A graduate of the University of Baltimore, with a bachelor of science degree in corporate communications, I am also a Baltimore resident, having lived here most of my life. I have lived in other places, such as Tucson, Arizona, and the Ivory Coast, West Africa. Married, I have two adult children, one of whom has graduated from college. I hold a membership with the Black Writers Guild of Maryland, and was a one-time member of Toastmasters.
With great certainty, I can say that the desire to write, and to create in general, has always been in my blood. When I was a child, I wrote a play and recorded a character's role on my tape recorder. I remember my grandmother hearing my disguised voice, talking about (forgive my using the word) a murder. She had asked me whose voice it was, and when she learned it was I, her own granddaughter, she advised me that it wasn't a good idea. You see, in the olden days, I was a little out of place when I used that word before a teacher and a group of pupils in an elementary class. I obviously released at least one shock wave, because the teacher looked sternly at me and said, "We don't use that word in this classroom."
Sitting on the bench in front of my black Wurlitzer piano, I played music---a few classical, but elementary pieces, before venturing into the more jazzy and popular ones, such as the late Michael Jackson's "I'll Be There." I remember tapping my fingers on the white and black keys and writing down their notes to a song I had created. I thought knowing how to write music was the thing back then. I didn't necessarily wanted to play piano as a living, but I did have visions of playing the piano effortlessly. One of my visions of grandeur was playing "Fur Elise" and "Moonlight Sonata" in front of a captive audience. But that dream never blossomed as it cost money to take lessons, and life pulled me in so many directions and finally away from piano playing all together.

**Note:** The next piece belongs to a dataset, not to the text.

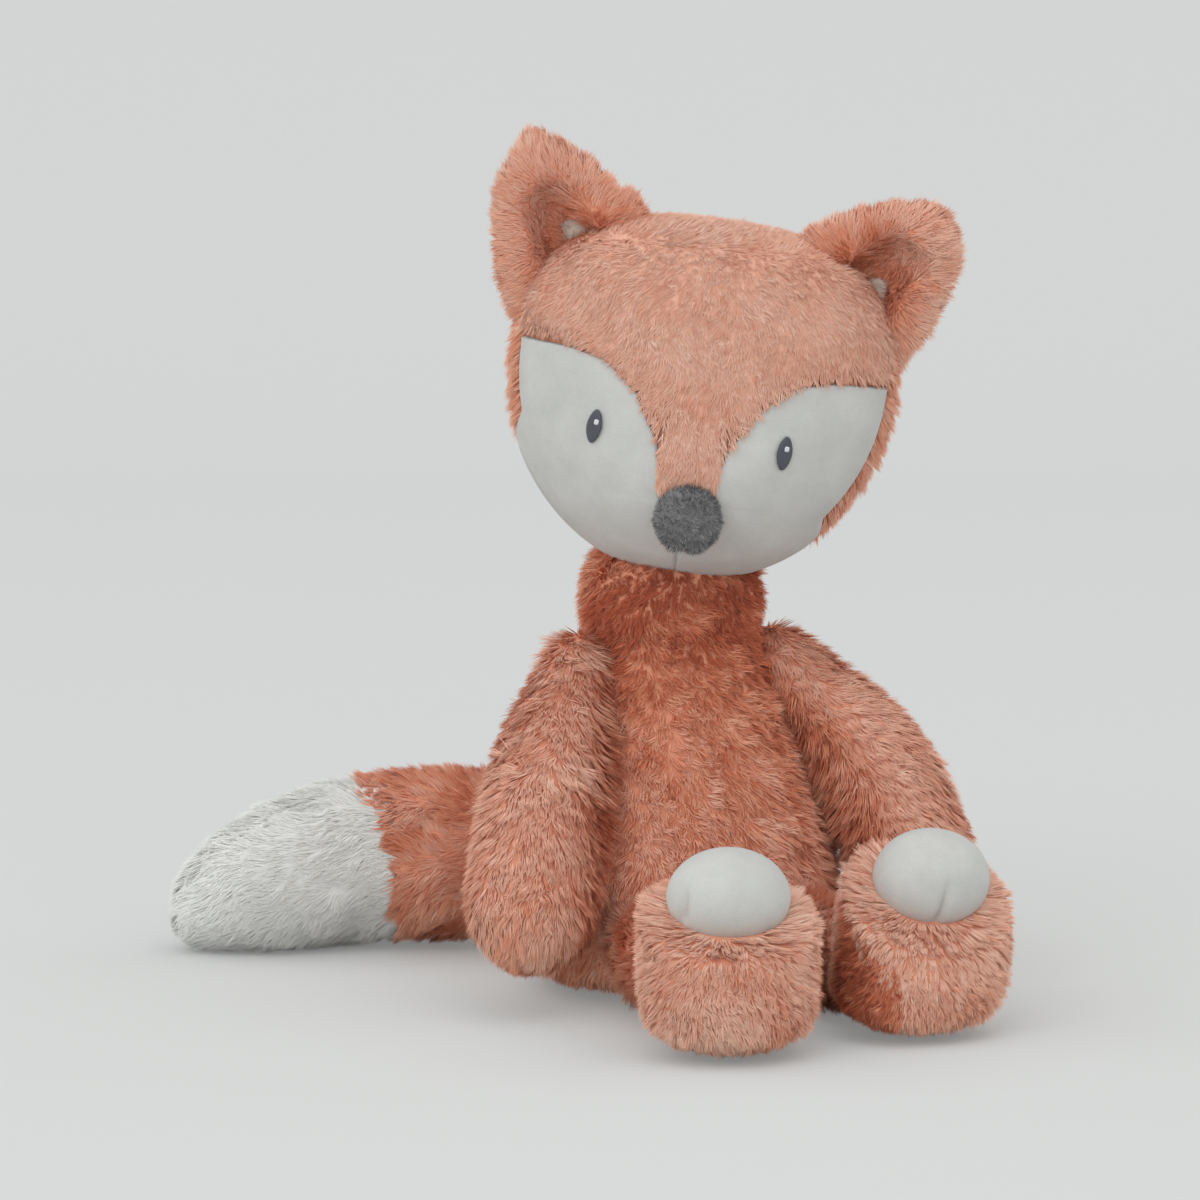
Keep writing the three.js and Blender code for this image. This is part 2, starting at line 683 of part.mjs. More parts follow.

Well, the good news is a lack of money had never stopped me from writing, and by the time I returned to college, after a hiatus that involved marriage and children, college life felt like home. It especially felt like it when, as part of a homework assignment, I had to stand before my creative writing class and recite my poem, "How To Keep Folks Away." That was the day, I understood the power of humor when they laughed and awarded me the most thunderous applause I had ever received in my life. So, I raise my glass, giving them honor. It was they who helped me solidify the confidence I would need as a writer, and as a writer I was better able to handle my disappointments. My joy and serenity was also expressed through writing.
One such joy for me is not just having the praise of being recognized for what I produce, but also the mere joy of producing creative material in and of itself. In fact, I'd say that along with reading my Bible for spiritual strength and guidance, maintaining a mode of creativity is good for anyone because you get to release mentally what's inside of you in a constructive fashion, as opposed to acting out physically in a destructive one. And I'd say I have amassed a large portfolio of mental release work.

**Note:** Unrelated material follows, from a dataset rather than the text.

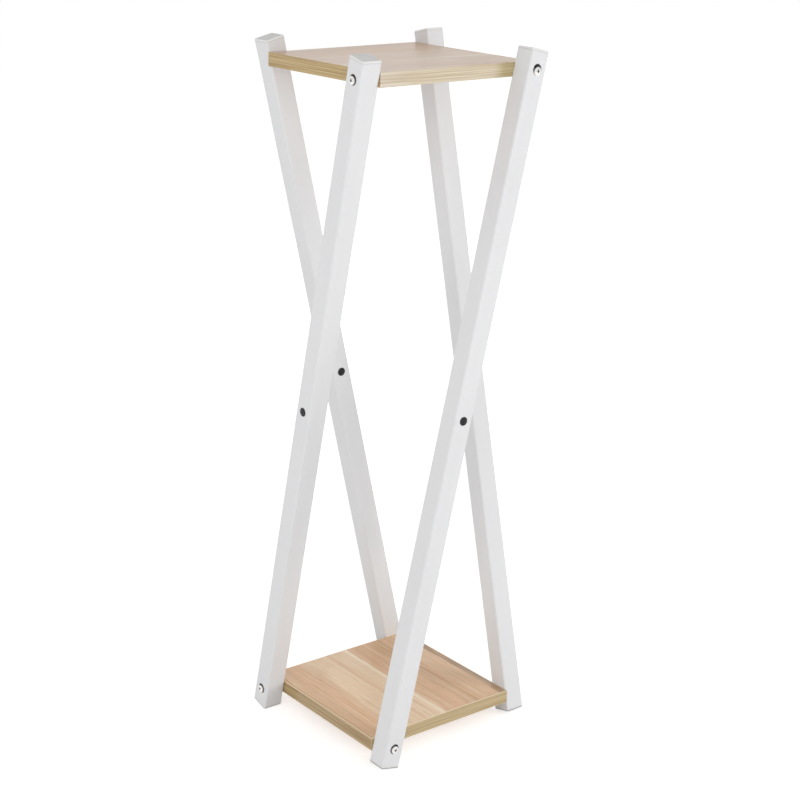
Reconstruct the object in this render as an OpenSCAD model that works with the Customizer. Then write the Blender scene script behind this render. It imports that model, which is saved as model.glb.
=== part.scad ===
// Tall plant stand: two square boards held by four leaning square tubes.
// Each tube lies flat on one side of both boards and runs corner to corner,
// so the four legs make a quarter turn between the lower and the top board.
// The origin is on the floor, in the middle of the stand.

/* [Boards] */
// Side of each square board, edge bands included
board_side = 250; // [200:5:400]
// Thickness of the particle-board core
core_t = 17.4; // [12:0.2:30]
// Thickness of the laminate sheet on each face of the core
laminate_t = 0.8; // [0.4:0.1:1.5]
// Thickness of the edge band
band_t = 1; // [0.6:0.1:3]
// Easing of the edge band's outer edges
band_ease_r = 0.5; // [0.2:0.1:0.6]

/* [Tubes] */
// Outside width of the square tube
tube_w = 30; // [25:1:50]
// Wall of the tube
tube_wall = 1.2; // [0.8:0.1:2.5]
// Outer corner radius of the tube
tube_corner_r = 2.5; // [2:0.1:5]
// Cut length of each tube
tube_len = 995; // [500:5:1500]
// Distance from each tube end to its bolt, along the tube
bolt_from_end = 25; // [22:0.5:60]
// Distance from the board's corner to the bolt, along the board's edge
bolt_from_corner = 17.5; // [15:0.5:40]

/* [End caps] */
// Thickness of the cap's head, which closes the end of the tube
cap_head_t = 3.5; // [2.6:0.1:5]
// Rounding of the rim of the head
cap_rim_r = 1.6; // [0.4:0.1:2.4]
// Chamfer of the head where it meets the tube
cap_seam = 0.5; // [0.2:0.1:0.6]
// Depth of the hollow body that is pushed into the tube
cap_body_depth = 12; // [9:0.5:14]
// Wall of the hollow body
cap_body_wall = 1.4; // [1:0.1:2.5]
// Space between the body and the inside of the tube, which the ribs fill
cap_rib_reach = 1; // [0.6:0.1:1.6]
// Thickness of one gripping rib
cap_rib_t = 0.7; // [0.5:0.1:1]
// Number of gripping ribs round the body
cap_rib_count = 4; // [2:1:4]
// Clearance between a rib and the inside of the tube
cap_fit = 0.1; // [0.05:0.05:0.3]
// Width of the slit in each corner of the body, which lets its sides flex
cap_slit_w = 2.4; // [1:0.2:4]

/* [Bolts] */
// Diameter of the bolt
bolt_d = 6; // [4:0.5:8]
// Length of the bolt under its head
bolt_len = 45; // [40:1:60]
// Diameter of the bolt's pan head
bolt_head_d = 11; // [10:0.5:16]
// Height of the bolt's pan head
bolt_head_h = 3.2; // [2.4:0.1:5]
// Width of the arms of the cross recess
recess_arm_w = 1.5; // [0.8:0.1:2]
// Depth of the cross recess
recess_depth = 2; // [1:0.1:2.1]
// Clearance round the bolt in the sleeve and in the tube's inner wall
bolt_clear = 0.3; // [0.1:0.05:0.5]
// Height of the straight rim of the head, under its domed crown
head_rim_h = 1.9; // [0.6:0.1:2.2]
// Width of the gap round a head that sits in the middle of its access hole
head_gap = 1.7; // [0.8:0.1:2.5]
// How far the front leg's top bolt sits below the middle of its access hole, along the tube
front_drop = 2.3; // [0:0.1:4]
// How far the other bolts sit below the middle of theirs
other_drop = 0.7; // [0:0.1:4]

/* [Sleeves and inserts] */
// Wall of the spacer sleeve that carries the bolt head inside the tube
sleeve_wall = 0.8; // [0.6:0.1:1.5]
// Least clearance between a sleeve and its access hole
sleeve_clear = 0.3; // [0.1:0.1:1]
// Wall of the threaded insert under its barbs
insert_wall = 1.2; // [0.8:0.1:2]
// Height of the insert's barbs
barb_h = 0.8; // [0.4:0.1:1]
// Number of barbs on an insert
barb_count = 5; // [3:1:6]
// Length of the insert
insert_len = 15; // [10:1:20]
// How far the insert sits below the face of the edge band
insert_recess = 0.3; // [0.2:0.1:1]
// Clearance between the bolt and the insert's thread
thread_clear = 0.05; // [0.02:0.01:0.1]
// Clearance between the insert and its hole
insert_clear = 0.05; // [0.02:0.01:0.1]
// Free depth in the board past the bolt's tip or the insert
tip_clear = 3; // [1:0.5:6]

/* [Hole plugs] */
// Diameter of the plug holes half way up each tube
plug_hole_d = 10; // [6:0.5:14]
// How far the plug's head covers the rim of its hole
plug_lap = 1.1; // [0.6:0.1:2]
// Thickness of the plug's head at its middle
plug_head_t = 1.1; // [0.8:0.1:2]
// Thickness of the plug's head at its rim
plug_rim_t = 0.5; // [0.3:0.1:0.8]
// Length of the plug's stem
plug_stem_len = 6.5; // [5:0.5:10]
// Wall of the plug's hollow stem
plug_stem_wall = 1; // [0.8:0.1:1.5]
// How far the snap bead stands out past the hole
plug_bead = 0.3; // [0.2:0.05:0.5]
// Width of the slits that split the stem into four fingers
plug_slit_w = 1.4; // [0.8:0.1:2]
// Clearance of the stem in its hole
plug_clear = 0.1; // [0.05:0.05:0.3]

/* [Hidden] */
$fn = 64;

// The side of the stand that each leg lies on, as quarter turns from the front
FRONT = 0;
RIGHT = 1;
BACK = 2;
LEFT = 3;
// The two ends of a leg, and the two boards
TOP = 1;
LOWER = -1;
// Overlap of cutting shapes past the faces they cut
cut = 1;

white_coat = [0.93, 0.93, 0.94];
white_plastic = [0.90, 0.90, 0.89];
wood_face = [0.84, 0.72, 0.58];
wood_edge = [0.80, 0.68, 0.48];
chipboard = [0.72, 0.58, 0.40];
bright_steel = [0.80, 0.80, 0.82];
zinc_steel = [0.68, 0.66, 0.60];
black_plastic = [0.06, 0.06, 0.06];

// The bolts fix the lean of the legs: the pitch of the two bolts along a tube
// is the slope, and their pitch along the board's edge is the run.
board_t = core_t + 2 * laminate_t;
bolt_pitch = tube_len - 2 * bolt_from_end;
bolt_run = board_side - 2 * bolt_from_corner;
bolt_rise = sqrt(pow(bolt_pitch, 2) - pow(bolt_run, 2));
lean = asin(bolt_run / bolt_pitch);

// A tilted leg stands on the rounded rim of its foot cap. This is how far
// its middle lies above that line, and so above the floor.
rim_along = tube_len / 2 + cap_head_t - cap_rim_r;
rim_across = tube_w / 2 - cap_rim_r;
leg_mid_z = rim_along * cos(lean) + rim_across * sin(lean) + cap_rim_r;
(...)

These works are a reflection of my broadening horizon as I have moved on into other areas outside my real expertise. I have produced a few video slide shows, which I am seeking professional collaboration on, and I have numerous songs which I've compiled in my song book, one of which was performed publicly by a well-known Baltimore artist. It's called "Our Time Has Come." To those who were there, it was a hit at an Obamafest hosted in honor of then President-Elect, Barack Obama. Still, other unpublished works include short stories and a hilarious "dictionary" of various types of callers, non-fiction articles, and my collection of "greeting cards" for people and for all occasions, known lovingly as "The DelCreations."